Иногда во дворце Фридрихштайн собирались министры и короли Пруссии, чтобы в неофициальной обстановке обсудить важнейшие государственные вопросы.

Знаменитый немецкий писатель, одно время гостивший там, восхищался: «В имении Фридрихштайн находится дворец, являющийся шедевром зодчества и построенный по повелению государственного министра генерал-лейтенанта фон Дёнхофф. Находящиеся там достопримечательности, а также парк для гуляний, зоосад, фазаний двор и другие принадлежащие имению земельные участки превращают этот чудный уголок в одно из самых великолепных мест на земле, а с галереи и верхнего этажа открывается настолько живописный вид, что лучшего невозможно себе вообразить».

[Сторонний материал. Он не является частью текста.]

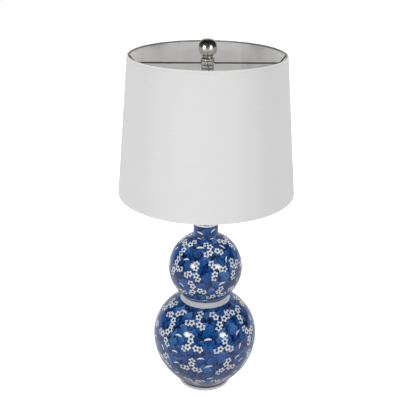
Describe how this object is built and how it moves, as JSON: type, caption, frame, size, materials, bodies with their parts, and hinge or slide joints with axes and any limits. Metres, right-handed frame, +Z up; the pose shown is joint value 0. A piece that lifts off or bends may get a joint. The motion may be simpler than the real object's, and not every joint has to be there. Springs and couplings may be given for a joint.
{
  "type": "table lamp",
  "caption": "Table lamp with a double gourd body in blue glaze with white blossoms, nickel fittings and ball finial, and a white tapered drum shade on a harp.",
  "frame": {"origin": "centre of the foot, on the table", "axes": "+Z up along the lamp's axis, the switch knob points to -Y (front), the cord inlet is at +Y (back)"},
  "size_m": [0.3564, 0.3564, 0.7596],
  "materials": {
    "blue_glaze": "cobalt blue under clear gloss glaze, white blossoms",
    "felt": "dark green-black felt",
    "black_rubber": "matt",
    "steel_pipe": "zinc plated thread",
    "plain_steel": "zinc plated",
    "nickel": "polished to satin nickel plate",
    "insulating_card": "fibre card",
    "dark_moulding": "phenolic moulding",
    "brass_contact": "bare",
    "black_plastic": "moulded",
    "frosted_glass": "frosted inside",
    "bulb_aluminium": "bright",
    "solder": "tinned",
    "dark_wire": "dark plated wire",
    "white_fabric": "fine plain weave on a stiff backing",
    "white_liner": "styrene lining",
    "white_tape": "folded fabric tape"
  },
  "bodies": {
    "base": {"gourd_body": "blue_glaze", "felt_pad": "felt", "cord_bush": "black_rubber", "lamp_pipe": "steel_pipe", "base_seal": "black_rubber", "base_washer": "plain_steel", "base_lock_washer": "plain_steel", "base_nut": "plain_steel", "vase_cap": "nickel", "neck_tube": "nickel", "harp_saddle": "nickel", "harp_loop": "nickel", "harp_plate": "nickel", "harp_stud": "nickel", "socket_cap": "nickel", "socket_set_screw": "plain_steel", "socket_shell": "nickel", "socket_paper_sleeve": "insulating_card", "socket_insulator": "dark_moulding", "terminal_screws": "brass_contact", "screw_shell": "brass_contact", "centre_contact": "brass_contact"},
    "shade": {"shade_fabric": "white_fabric", "shade_liner": "white_liner", "shade_top_ring": "dark_wire", "shade_bottom_ring": "dark_wire", "shade_top_trim": "white_tape", "shade_bottom_trim": "white_tape", "spider_hub": "nickel", "spider_arms": "dark_wire"},
    "finial": {"finial_knob": "nickel", "finial_bushing": "brass_contact"},
    "ferrule_l": {"ferrule_left": "nickel"},
    "ferrule_r": {"ferrule_right": "nickel"},
    "switch": {"switch_shaft": "plain_steel", "switch_knob": "black_plastic"},
    "bulb": {"bulb_glass": "frosted_glass", "bulb_base": "bulb_aluminium", "bulb_tip": "solder"}
  },
  "joints": [
    {"name": "shade_turn", "type": "hinge", "parent": "base", "child": "shade", "pos_m": [0, 0, 0.71089], "axis": [0, 0, 1], "continuous": true},
    {"name": "finial_turn", "type": "hinge", "parent": "base", "child": "finial", "pos_m": [0, 0, 0.72339], "axis": [0, 0, 1], "continuous": true},
    {"name": "ferrule_left_lift", "type": "slide", "parent": "base", "child": "ferrule_l", "axis": [0, 0, 1], "range_m": [0, 0.02]},
    {"name": "ferrule_right_lift", "type": "slide", "parent": "base", "child": "ferrule_r", "axis": [0, 0, 1], "range_m": [0, 0.02]},
    {"name": "switch_turn", "type": "hinge", "parent": "base", "child": "switch", "pos_m": [0, -0.0146, 0.48249], "axis": [0, -1, 0], "continuous": true},
    {"name": "bulb_turn", "type": "hinge", "parent": "base", "child": "bulb", "pos_m": [0, 0, 0.49799], "axis": [0, 0, 1], "continuous": true}
  ]
}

Строители и архитекторы, размещая дворец в таком удивительном месте, рассчитывали на неожиданность зрительного восприятия архитектурного творения для посетителей, подъезжающих к Фридрихштайну по однообразной лесной дороге.

Вход в главное здание имения был устроен через портик-галерею, образуемую четырьмя ионическими колоннами. Такие портики с изящными древнегреческими пропорциями были чрезвычайно модными в архитектуре тех времён.

«Но ведь не всё то, что может восхитить взрослого человека, может понравиться ребёнку. Твоя детская память, маленькая Марион, сохранила какие-то значительные впечатления и воспоминания о семейном дворце?»

Когда открывались тяжелые двери, то был виден большой холл, и над тремя дверями – картина, подаренная Фридрихом Великим, где он изображен со своей собакой. Слева и справа – два шкафа из Данцига. Средняя дверь вела в светлый, богато украшенный зимний сад. Когда в доме были знатные гости, все двери открывались, и тяжелая дверь в зал, и высокая, ведущая на балкон, с которого был великолепный вид на площадку, поросшую густой зеленой травой с живой изгородью. И оттуда начинались две параллельно идущие аллеи, устремленные к зеленым лугам Прегеля. Реакцией посетителей было потрясение: «Прекраснее, чем в Версале!»